The east African country is better known as Africa’s largest exporter of coffee but it has also been trying to expand its output of other cash crops like cocoa and palm oil.

However, it is still way off catching up to the Ivory Coast and Ghana – the world’s leading cocoa producers. Ivory Coast is expected to export 1.3 million metric tons in the 2025/26 season.

Ugandan is projected to produce 45,000 tons of cocoa this year, up from 35,000, Alex Lwakuba, commissioner for crop production at the Ministry of Agriculture, Animal Industry and Fisheries (MAAIF) said.

In recent years, Lwakuba said, the government had “carried out free seedling distribution… and expanded the production of cocoa in new regions.”

New acreage for cocoa crop had been opened up in areas in Uganda’s northwest and eastern regions, he said.

Traditionally most of Uganda’s cocoa was grown in the highlands of the Rwenzori region in the country’s west, near its border with the Democratic Republic of Congo.

Farmers were also responding to high demand for Ugandan cocoa and expanding their crop fields, he said.

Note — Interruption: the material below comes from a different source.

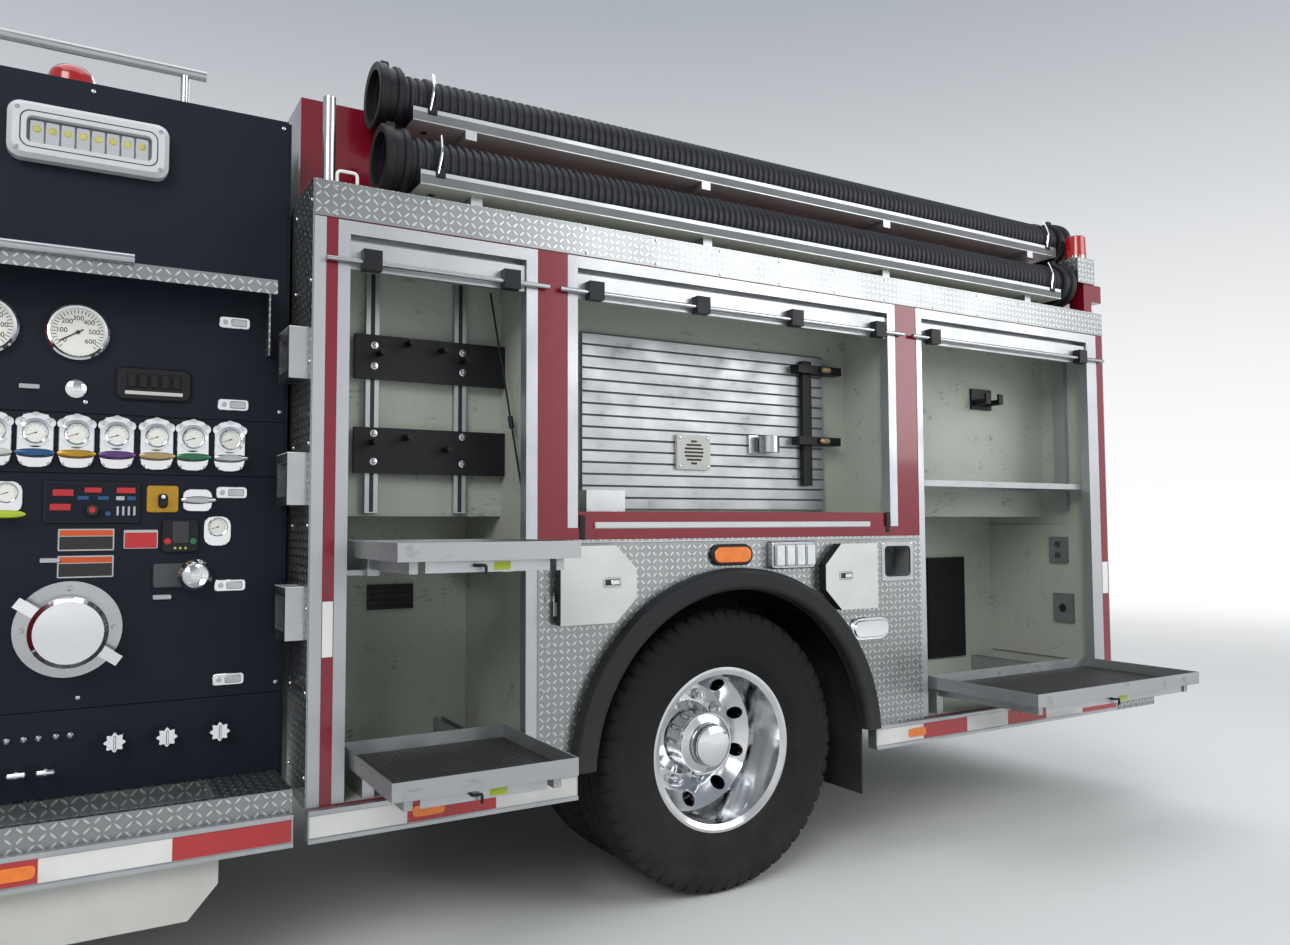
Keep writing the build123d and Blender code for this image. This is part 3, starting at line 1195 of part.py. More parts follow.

“Demand is high and particularly for Uganda because of our method of production. Our cocoa is organic… our cocoa is natural, we don’t use any synthetic agrochemicals.”

Farmers in Ivory Coast, the world’s largest cocoa producer, typically apply pesticides and anti-fungal treatments to the crop twice a year, in July or August and then again in December or January, in order to boost yields and ensure bean quality.